When you’re shopping for a mortgage, it can be hard to decide what the best option is for you. Should you take the lower interest rate of an adjustable rate mortgage (ARM), or is it better to lock in your rate for 30 years?
The Consumer Financial Protection Bureau (CFPB) suggests seven things to keep in mind when shopping for a mortgage:
• The size of the loan
• The interest rate
• Closing costs, including lender’s fees
• The annual percentage rate (APR)
• The type of interest rate and whether it can change over time
• How long you have to repay the loan
• Whether the loan has other risky features or penalties
There are two basic categories of mortgages—fixed rate and adjustable rate—but there are several variations within these two categories. To decide which is best for you, consider your options:
Loan type: 30-year fixed-rate mortgage
With this type of mortgage, the borrower has 30 years to pay back the loan at a fixed interest rate, and the monthly payments are the same over the life of the loan. This is the most common type of mortgage.
“Most people want the safety of the 30-year fixed-rate, and that is by far the most popular loan in the market,” says Walter Molony, economic issues media manager for the National Association of Realtors. “It’s the best value, I think.” That’s especially true when you consider how low interest rates dropped following the Great Recession.
When to consider it: This is the mortgage for you if you’re looking for a predictable home loan payment. No matter what the housing market is doing or how interest rates change, your payments will stay the same. Because this is the longest loan term offered, your payments will be spread out, and therefore they will be lower than with shorter mortgages. People who choose this home financing option usually are planning to stay in their home and keep the same mortgage for several years.

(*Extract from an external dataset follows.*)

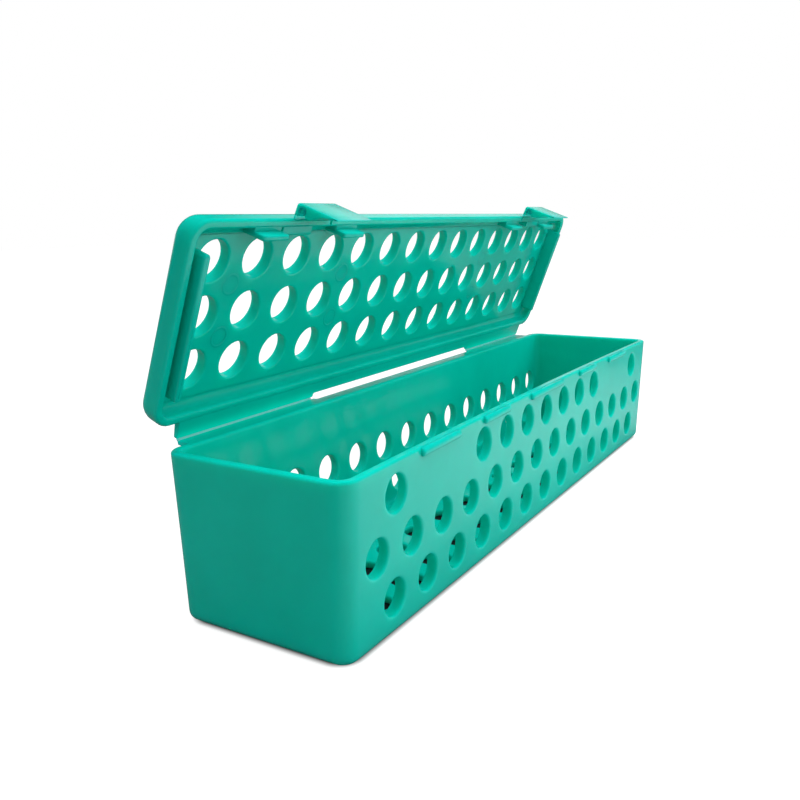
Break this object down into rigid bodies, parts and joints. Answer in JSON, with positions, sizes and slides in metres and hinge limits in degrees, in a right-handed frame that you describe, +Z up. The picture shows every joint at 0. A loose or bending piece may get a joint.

Loan type: 15-year fixed-rate mortgage
With this kind of mortgage, the borrower has 15 years to pay back the loan at a fixed interest rate. Like the 30-year fixed-rate mortgage, the payments will be the same over the life of the loan.
The difference here is capital, Molony explains. You’ll pay less interest over the life of the loan because the term is shorter, but your monthly payments will be much higher—sometimes nearly double.
“Most people historically have not been able to afford the increased payment,” Molony says. “It’s very, very worth it and a smart move if you can afford to do it, but the fact is it’s a difficult financial stretch.”
Qualifying for a 15-year mortgage will likely be more difficult than qualifying for a 30-year loan because the income requirements will likely be higher, the Mortgage Bankers Association (MBA) warns.
When to consider it: If you can afford the higher payments and are planning to stay in your home for many years, this might be the mortgage for you. While your monthly payments will be higher than they would with a 30-year loan term, your interest rate will be lower, and a larger portion of your monthly payment will be applied to the principal amount of your loan. This is also a great option if you are refinancing your loan and the remaining term of that loan is 20 years or less.
Loan type: Adjustable-rate mortgage (ARM)
Offered over several different terms, these mortgages can offer lower interest rates and payments initially. However, the borrower assumes some risk with an ARM, according to the MBA.
The lower initial payment with an ARM makes it more affordable at first, but the borrower has to accept the risk of an increased mortgage payment down the road, after the initial fixed interest rate period (which typically lasts for 3 years, 5 years, 7 years, or 10 years). There are limitations as to how much and how quickly the interest rate can rise after this period, but it may eventually go up.
When to consider it: “If you’re in a position where you’re early in your career, then you might be a little bit more comfortable with an adjustable-rate mortgage” because the up-front costs are less, Molony says. “But the fact is, interest rates are going to rise. “
People who choose an ARM generally intend to sell or refinance their mortgage before any interest adjustments kick in.
These mortgages are riskier to both the buyer and the lender, so in some cases (such as when the housing market is in trouble), an ARM may not be available.
Talk to your sales agent and a few different lenders. Tell them each your budget, how long you plan to stay in the house, and with what you’re comfortable, and they can work to help you make an educated decision.